→ **TASK REQUIREMENTS**
Set down, exactly as they appear, the lines from the line holding "translate([-tail_w / 2, lid_front])" through the line holding "bpy.context.scene.collection.objects.link(rigid_bodies[body])", inclusive; output nothing outside that range.
### EXCERPTED DATA ###
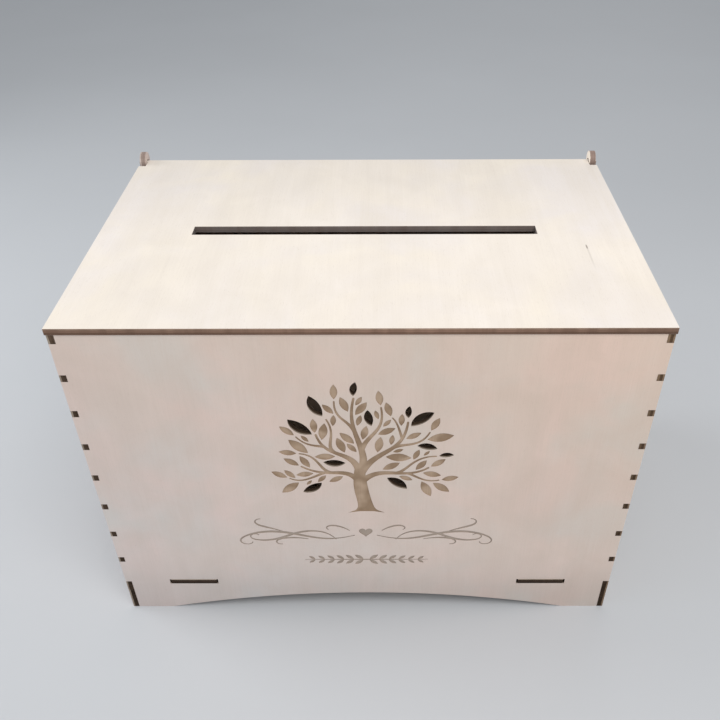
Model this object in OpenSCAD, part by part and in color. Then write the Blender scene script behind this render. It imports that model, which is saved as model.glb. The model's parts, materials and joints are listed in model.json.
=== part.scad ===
// Wedding card box, cut flat from thin plywood and fitted together without metal. Millimetres.
// Four walls lock at the corners with narrow tabs, the base hangs in slots on its own tabs,
// and the lid swings on two pegs that are part of it, in eyes at the top of the side panels.
// +Z is up, +X is to the right, and the front panel faces -Y.
// The origin is on the floor, under the middle of the outline of the closed box.

/* [Sheet] */
// Thickness of the plywood that every panel is cut from
sheet_t = 3.6; // [3:0.2:6]
// Clearance beside a tab in its notch or slot
joint_gap = 0.1; // [0.05:0.05:0.3]

/* [Walls] */
// Width over the outer faces of the side panels
box_w = 300; // [260:5:400]
// Depth over the outer faces of the front and rear panels
box_d = 200; // [150:5:300]
// Height from the floor to the underside of the lid
wall_h = 210.4; // [200:0.2:300]

/* [Corner joints] */
// Number of tabs up each corner, with the leg at its foot counted as one
corner_tabs = 9; // [5:1:12]
// Height of one corner tab
tab_h = 4; // [3:0.5:8]
// Distance from the top of the walls down to the middle of the top tab
top_tab_drop = 3.4; // [2.4:0.2:6]

/* [Feet] */
// Width of the flat foot at each end of a wall
foot_w = 26; // [15:1:40]
// Rise of the arch between two feet
arch_h = 14; // [6:1:18]

/* [Base] */
// Height of the underside of the base panel above the floor
base_z = 23; // [20:1:60]
// Length of one tab of the base panel
base_tab_w = 28; // [15:1:40]
// Distance from a corner of the box to the middle of the nearest base tab
base_tab_inset = 42.5; // [32:0.5:50]
// Room in the slot at each end of a base tab
base_slot_play = 1; // [0.25:0.25:2]
// Room in the slot above a base tab
base_slot_rise = 0.4; // [0.1:0.1:1]

/* [Lid] */
// Overhang of the lid past the front and side walls
lid_overhang = 0.5; // [0:0.25:3]
// Length of the card slot across the lid
slot_w = 195; // [150:5:220]
// Width of the card slot from front to rear
slot_d = 10; // [8:1:20]
// Distance of the card slot in front of the middle of the box
slot_forward = 1; // [-10:0.5:10]

/* [Hinge] */
// Distance from the rear face of the box to the hinge axis
hinge_inset = 1.5; // [1.5:0.5:6]
// Width of one hinge peg from front to rear
peg_w = 3; // [3:0.5:6]
// Length of a peg past the outer face of its ear
peg_out = 1.5; // [0.5:0.5:3]
// Clearance between the corners of a peg and its round eye
eye_play = 0.6; // [0.2:0.1:1]
// Width of the wood in front of an eye and behind it
ear_wall = 2.7; // [2.5:0.1:6]
// Height of the middle of an ear's round top above the hinge axis
ear_rise = 2.1; // [0:0.1:4]
// Gap between an ear and the lid beside it
ear_gap = 0.4; // [0.2:0.1:1]
// Gap between the rear wall and the rear edge of the lid as it swings over
swing_gap = 0.5; // [0.3:0.1:2]

/* [Tree ornament] */
// Height of the foot of the trunk above the floor
tree_foot_z = 88; // [70:1:95]
// Distance of the foot of the trunk to the right of the middle of the panel
tree_x = 0; // [-40:1:40]
// Size of the tree, as a share of its drawn size
tree_size = 1; // [0.8:0.05:1.1]
// Bulge of a pierced leaf on its fuller side, as a share of its length
leaf_belly = 0.26; // [0.18:0.01:0.3]
// Bulge of a pierced leaf on its flatter side, as a share of its length
leaf_back = 0.16; // [0.1:0.01:0.2]

/* [Hidden] */
$fa = 1;
$fs = 0.25;

// Colours of the pale wall veneer, the brighter lid veneer and the base inside
wall_colour = [0.85, 0.77, 0.66];
lid_colour = [0.93, 0.87, 0.76];
base_colour = [0.78, 0.69, 0.57];

// Length that a cutting shape runs past the edge it cuts
overrun = 1;

// Round eye that the corners of a peg turn in, the round top of the ear above it, and how far
// the ear reaches from the hinge axis
eye_r = norm([sheet_t, peg_w]) / 2 + eye_play;
ear_r = eye_r + ear_wall;
ear_reach = ear_rise + ear_r;

// Planes of the walls' outer faces, with the whole outline centred on the origin
ear_behind = ear_r - hinge_inset;
outline_d = lid_overhang + box_d + ear_behind;
y_front = lid_overhang - outline_d / 2;
y_rear = y_front + box_d;
y_middle = (y_front + y_rear) / 2;
x_side = box_w / 2;

// Hinge axis, which runs along X halfway up the thickness of the lid
hinge_y = y_rear - hinge_inset;
hinge_z = wall_h + sheet_t / 2;

// The rear wall stops below the circle that the rear corner of the lid draws
rear_h = hinge_z - norm([hinge_inset, sheet_t / 2]) - swing_gap;

// Corner tabs stand one pitch apart, and the leg takes the first pitch
tab_pitch = (wall_h - top_tab_drop) / corner_tabs;
leg_h = tab_pitch + tab_h / 2;
top_tab_z = wall_h - top_tab_drop - tab_h / 2;

// The rear notch at the top is opened down to the ear
ear_notch_z = min(top_tab_z, hinge_z + ear_rise - ear_r);

// Base tabs as shares of the middle of each wall
base_tab_x = x_side - base_tab_inset;
base_tab_y = box_d / 2 - base_tab_inset;
base_slot_w = base_tab_w + 2 * base_slot_play;

// Pierced leaves of the crown: across and up from the foot of the trunk, length, and
// the way the tip points, in degrees from +X towards +Z
PIERCED_LEAVES = [
    [-33, 64, 16, 140],
    [-16, 38.5, 12, 177],
    [-29, 19.5, 13, 214],
    [-24, 78, 15, 115],
    [-4, 89, 9, 82],
    [3.5, 70, 11, 100],
    [24, 74, 8, 86],
    [31, 69, 15, 38],
    [34, 49.5, 11, -12],
    [44.5, 43.5, 8, 5],
    [18, 22.5, 14, -38]
];

// Children at both ends of a wall that is centred on X = 0
module both_ends() {
    children();
    mirror([1, 0]) children();
}

// Opening under a wall: the cap of a disc that meets the floor at both feet
module arch(span) {
    chord = span - 2 * foot_w;
    arch_r = (pow(chord / 2, 2) + pow(arch_h, 2)) / (2 * arch_h);
    translate([0, arch_h - arch_r]) circle(r = arch_r);
}

// Notch in the right end of the front or rear wall, from one height to another
module end_notch(low, high) {
    notch_d = sheet_t + joint_gap;
    translate([x_side - notch_d, low]) square([notch_d + overrun, high - low]);
}

// Notches for the tabs, the leg and the top tab or ear of one side panel
module end_notches(top_notch_z, top) {
    end_notch(-overrun, leg_h + joint_gap);
    for (step = [2 : corner_tabs - 1])
        end_notch(step * tab_pitch - tab_h / 2 - joint_gap, step * tab_pitch + tab_h / 2 + joint_gap);
    end_notch(top_notch_z - joint_gap, top + overrun);
}

// Slots for the two base tabs of one wall: the tabs stand on the lower edges of the slots
module base_slots(tab_place) {
    both_ends() translate([tab_place - base_slot_w / 2, base_z]) square([base_slot_w, sheet_t + base_slot_rise]);
}

// Outline of the front or rear wall, X across and Z up
module cross_wall(height, top_notch_z) {
    difference() {
        translate([-x_side, 0]) square([box_w, height]);
        arch(box_w);
        both_ends() end_notches(top_notch_z, height);
        base_slots(base_tab_x);
    }
}

// Disc whose edge passes through both tips of a leaf and rises above X by the bulge
module leaf_side(length, bulge) {
    side_r = (pow(length / 2, 2) + pow(bulge, 2)) / (2 * bulge);
    translate([0, bulge - side_r]) circle(r = side_r);
}

// Pointed leaf with its middle at the origin and its tips on X: the lens where two discs overlap
module leaf(length) {
    intersection() {
        leaf_side(length, length * leaf_belly);
        mirror([0, 1]) leaf_side(length, length * leaf_back);
    }
}

// Leaves of the tree that are cut right through the front panel
module pierced_crown() {
    translate([tree_x, tree_foot_z])
        for (spot = PIERCED_LEAVES)
            translate([spot.x * tree_size, spot.y * tree_size])
                rotate(spot[3])
                    leaf(spot.z * tree_size);
}

// Ear about the hinge axis: a disc above the eye, with its front carried straight down to the wall
module ear() {
    translate([0, ear_rise]) {
        circle(r = ear_r);
        translate([-ear_r, -ear_r]) square(ear_r);
    }
}

// Outline of a side panel about the middle of the box, Y across and Z up
module side_wall() {
    difference() {
        union() {
            translate([-box_d / 2 + sheet_t, 0]) square([box_d - 2 * sheet_t, wall_h]);
            translate([-box_d / 2, 0]) square([box_d, leg_h]);
            for (step = [2 : corner_tabs - 1])
                translate([-box_d / 2, step * tab_pitch - tab_h / 2]) square([box_d, tab_h]);
            translate([-box_d / 2, top_tab_z]) square([box_d, wall_h - top_tab_z]);
            translate([hinge_y - y_middle, hinge_z]) ear();
        }
        arch(box_d);
        base_slots(base_tab_y);
        translate([hinge_y - y_middle, hinge_z]) circle(r = eye_r);
    }
}

// Side panel standing on the floor with its inner or outer face on X = 0
module side_panel() {
    translate([0, y_middle, 0]) rotate([90, 0, 90]) linear_extrude(sheet_t) side_wall();
}

module front_panel() {
    color(wall_colour)
        translate([0, y_front + sheet_t, 0]) rotate([90, 0, 0]) linear_extrude(sheet_t)
            difference() {
                cross_wall(wall_h, top_tab_z);
                pierced_crown();
            }
}

module rear_panel() {
    color(wall_colour)
        translate([0, y_rear, 0]) rotate([90, 0, 0]) linear_extrude(sheet_t)
            cross_wall(rear_h, ear_notch_z);
}

module left_side() {
    color(wall_colour) translate([-x_side, 0, 0]) side_panel();
}

module right_side() {
    color(wall_colour) translate([x_side - sheet_t, 0, 0]) side_panel();
}

// Base panel between the walls, with two tabs through each of them
module base_panel() {
    inner_w = box_w - 2 * sheet_t;
    inner_d = box_d - 2 * sheet_t;
    color(base_colour)
        translate([0, y_middle, base_z]) linear_extrude(sheet_t) {
            square([inner_w, inner_d], center = true);
            for (end = [-1, 1]) {
                translate([end * base_tab_x, 0]) square([base_tab_w, box_d], center = true);
                translate([0, end * base_tab_y]) square([box_w, base_tab_w], center = true);
            }
        }
}

// Outline of the lid, with a peg through each ear, and its rear corners cut back so that they
// clear the ears as it swings over
module lid_outline() {
    lid_w = box_w + 2 * lid_overhang;
    lid_front = y_front - lid_overhang;
    shoulder_y = hinge_y - ear_reach - ear_gap;
    tail_w = box_w - 2 * (sheet_t + ear_gap);
    difference() {
        union() {
            translate([-lid_w / 2, lid_front]) square([lid_w, shoulder_y - lid_front]);
            translate([-tail_w / 2, lid_front]) square([tail_w, y_rear - lid_front]);
            translate([0, hinge_y]) square([box_w + 2 * peg_out, peg_w], center = true);
        }
        translate([0, y_middle - slot_forward]) square([slot_w, slot_d], center = true);
    }
}

module lid() {
    color(lid_colour) translate([0, 0, wall_h]) linear_extrude(sheet_t) lid_outline();
}

front_panel();
rear_panel();
left_side();
right_side();
base_panel();
lid();
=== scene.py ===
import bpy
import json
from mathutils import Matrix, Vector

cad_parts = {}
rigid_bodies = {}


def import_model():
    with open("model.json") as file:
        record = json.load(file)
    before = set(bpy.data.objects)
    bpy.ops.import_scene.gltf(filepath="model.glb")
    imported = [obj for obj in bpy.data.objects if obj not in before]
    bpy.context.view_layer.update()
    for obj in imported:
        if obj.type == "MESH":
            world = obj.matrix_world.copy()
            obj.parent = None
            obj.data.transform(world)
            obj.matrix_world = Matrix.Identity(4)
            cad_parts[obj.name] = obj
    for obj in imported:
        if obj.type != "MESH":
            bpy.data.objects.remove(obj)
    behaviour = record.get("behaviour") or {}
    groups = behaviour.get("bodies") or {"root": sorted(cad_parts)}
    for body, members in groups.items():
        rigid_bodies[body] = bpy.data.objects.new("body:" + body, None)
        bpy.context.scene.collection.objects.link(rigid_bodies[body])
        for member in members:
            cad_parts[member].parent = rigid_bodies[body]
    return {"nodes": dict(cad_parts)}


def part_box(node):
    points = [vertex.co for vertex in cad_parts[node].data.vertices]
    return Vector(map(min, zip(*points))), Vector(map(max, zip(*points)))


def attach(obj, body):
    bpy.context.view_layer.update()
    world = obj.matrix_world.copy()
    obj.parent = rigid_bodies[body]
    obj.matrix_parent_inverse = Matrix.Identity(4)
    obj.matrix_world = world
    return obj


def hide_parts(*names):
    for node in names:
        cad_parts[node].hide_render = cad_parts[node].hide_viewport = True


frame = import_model()

"""Finish of a wedding card box: laser-cut birch plywood, a pierced and engraved tree, and a studio."""

import json
import logging
import math
from dataclasses import dataclass, field, replace
from enum import Enum

import bmesh
import bpy
import numpy as np
from mathutils import Matrix, Vector
from mathutils.geometry import delaunay_2d_cdt

LOG = logging.getLogger("card_box")
MM = 0.001
Point = tuple[float, float]
Colour = tuple[float, float, float]
Socket = bpy.types.NodeSocket


class Axis(Enum):
    """Axis of the box's frame, with its place in a coordinate."""

    X = 0
    Y = 1
    Z = 2


class Side(Enum):
    """Side of a branch that a leaf stands on, seen along the branch."""

    LEFT = 1
    RIGHT = -1


# -------------------------------------------------------- finishes, with colours in linear light


@dataclass(frozen=True)
class VeneerFinish:
    """Sanded birch veneer on the two faces of a sheet.

    Attributes:
        light: wood between the fibres.
        dark: wood in the fibres, the figure and the bands.
        warm: tint of the warmer clouds.
        cool: tint of the cooler clouds.
        roughness: roughness of the surface.
        streaks: strength of the figure and the bands, which run along the grain.
        mottle: strength of the clouds that run no way.
        fleck: middle of one bark fleck, in metres.
        painted_light_drift: painted light, as factors on the colour at the lower left and at the upper
            right.
        tone: painted shade, brightness by the distance along the grain from the sheet's low end, in metres.
    """

    light: Colour
    dark: Colour
    warm: Colour
    cool: Colour
    roughness: float = 0.58
    streaks: float = 0.6
    mottle: float = 0.25
    fleck: Point | None = None
    painted_light_drift: tuple[Colour, Colour] | None = None
    tone: tuple[Point, ...] = ()


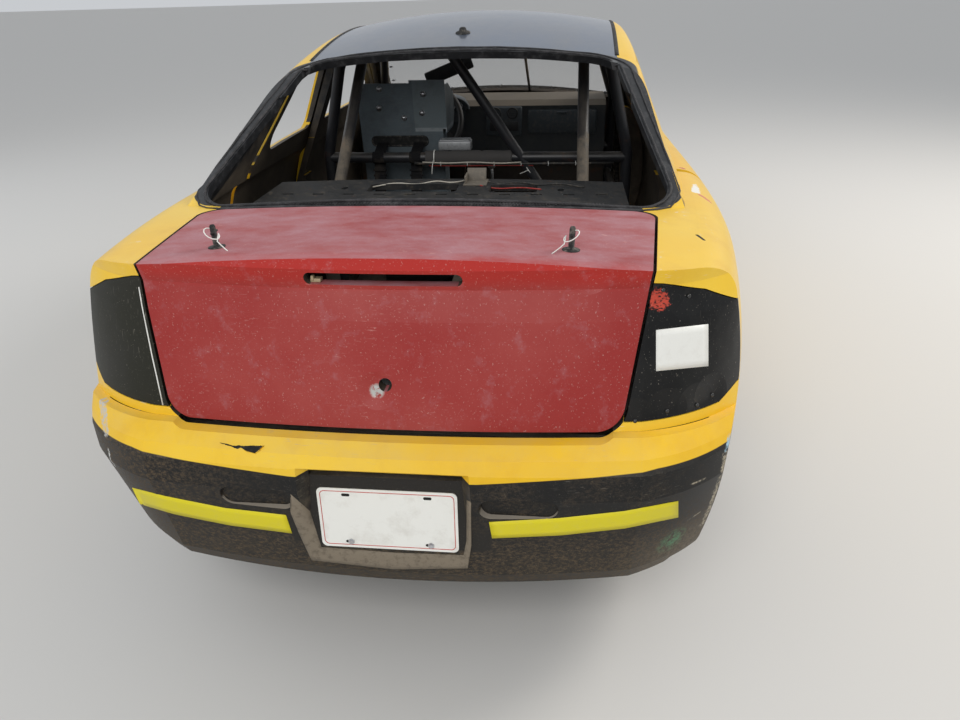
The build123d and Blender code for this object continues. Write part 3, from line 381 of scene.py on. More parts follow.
# Faded patches on the flank: node and pixel of both ends, width, colour
FADED_PATCHES_PX = [(("door_rear_right", (682, 168)), ("door_rear_right", (686, 179)), 0.016,
    (0.55, 0.16, 0.10)),
                    (("door_rear_right", (690, 183)), ("quarter_right", (696, 192)), 0.022, WHITE),
                    (("quarter_right", (700, 195)), ("quarter_right", (710, 202)), 0.014, (0.62, 0.22, 0.12))]
# Scuffs of the bumper, and down its right end's edge a pale rim that is partly dust and partly painted
# highlight: line, width, how far the edge wanders, colour
BUMPER_SCUFFS_AND_SHEEN_PX = [([(104, 400), (104, 416), (106, 432)], 0.020, 0.03, TORN_GREY),
                    ([(108, 448), (115, 466), (125, 486)], 0.003, 0.016, WHITE),
                    ([(729, 436), (726, 450)], 0.008, 0.016, PALE_BLUE_SHEEN),
                    ([(725, 455), (720, 478), (712, 502), (703, 522)], 0.014, 0.050, CREAM_RUB_AND_SHEEN),
                    ([(692, 484), (706, 478)], 0.0006, 0.0024, CREAM_RUB_AND_SHEEN),
                    ([(688, 520), (700, 512)], 0.0006, 0.0024, CREAM_RUB_AND_SHEEN)]


def yellow_body():
    """Body panels: yellow, faded on top, black below the rubbing line, dirt flung up from the wheels."""
    finish = Finish("yellow_body", YELLOW, 0.36, coat=0.15, shine=0.35)
    finish.layer(finish.noise(1.3, 4.0).band(0.4, 0.75), YELLOW_FADED)
    finish.layer(finish.noise(9.0, 6.0, seed=8).band(0.55, 0.8) * 0.35, YELLOW_DEEP)
    finish.scuff(WHITE, 0.5, (1, 1, 10), 2.0)
    finish.layer((finish.z + finish.noise(3.0, 3.0) * 0.03).band(0.322, 0.317), BLACK_WORN, 0.6)
    finish.dust(0.12)
    # Painted shade: the slot in the right quarter, drawn as a black line.
    finish.layer(finish.track(places("quarter_right", QUARTER_SLOT_PX), 0.006, 0.0015), GLOSS_BLACK, 0.9)
    for start, end, width, colour in FADED_PATCHES_PX:
        finish.layer(finish.track([seen(*start)[0], seen(*end)[0]], width, 0.002, 0.02), colour, 0.6)
    outside_in(finish)
    window_border(finish)
    splash = finish.z.band(0.62, 0.18) * finish.noise(14.0, 8.0, 0.75).band(0.38, 0.68)
    finish.layer(splash * 0.75, DUST, 0.9)
    finish.bump(finish.noise(2.5, 3.0, seed=4), 0.004, 0.35)
    return finish.bump(finish.noise(900.0, 2.0), 0.00006).done()


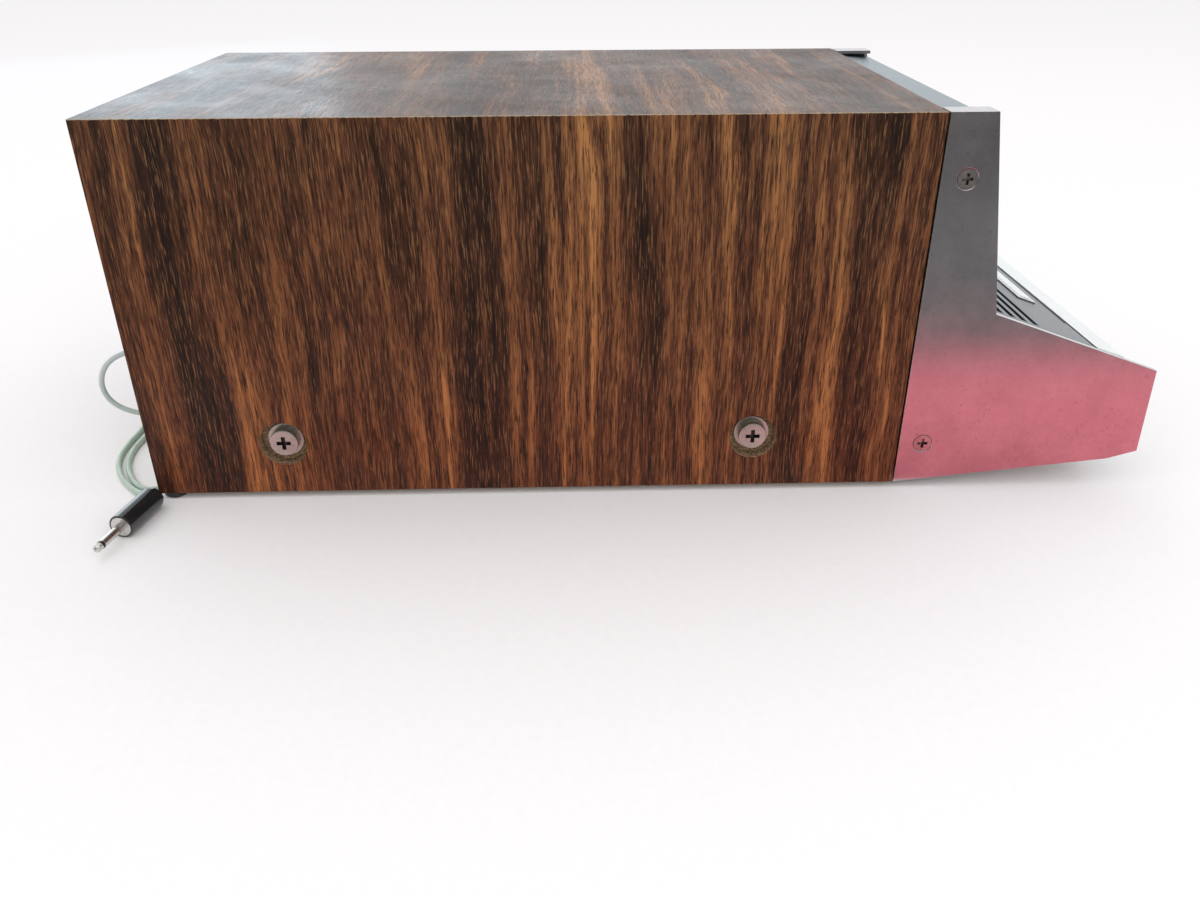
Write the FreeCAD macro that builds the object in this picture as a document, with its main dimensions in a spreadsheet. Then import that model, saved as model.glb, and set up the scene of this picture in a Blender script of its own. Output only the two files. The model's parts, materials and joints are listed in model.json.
###
→ **RESPONSE**
            translate([-tail_w / 2, lid_front]) square([tail_w, y_rear - lid_front]);
            translate([0, hinge_y]) square([box_w + 2 * peg_out, peg_w], center = true);
        }
        translate([0, y_middle - slot_forward]) square([slot_w, slot_d], center = true);
    }
}

module lid() {
    color(lid_colour) translate([0, 0, wall_h]) linear_extrude(sheet_t) lid_outline();
}

front_panel();
rear_panel();
left_side();
right_side();
base_panel();
lid();
=== scene.py ===
import bpy
import json
from mathutils import Matrix, Vector

cad_parts = {}
rigid_bodies = {}


def import_model():
    with open("model.json") as file:
        record = json.load(file)
    before = set(bpy.data.objects)
    bpy.ops.import_scene.gltf(filepath="model.glb")
    imported = [obj for obj in bpy.data.objects if obj not in before]
    bpy.context.view_layer.update()
    for obj in imported:
        if obj.type == "MESH":
            world = obj.matrix_world.copy()
            obj.parent = None
            obj.data.transform(world)
            obj.matrix_world = Matrix.Identity(4)
            cad_parts[obj.name] = obj
    for obj in imported:
        if obj.type != "MESH":
            bpy.data.objects.remove(obj)
    behaviour = record.get("behaviour") or {}
    groups = behaviour.get("bodies") or {"root": sorted(cad_parts)}
    for body, members in groups.items():
        rigid_bodies[body] = bpy.data.objects.new("body:" + body, None)
        bpy.context.scene.collection.objects.link(rigid_bodies[body])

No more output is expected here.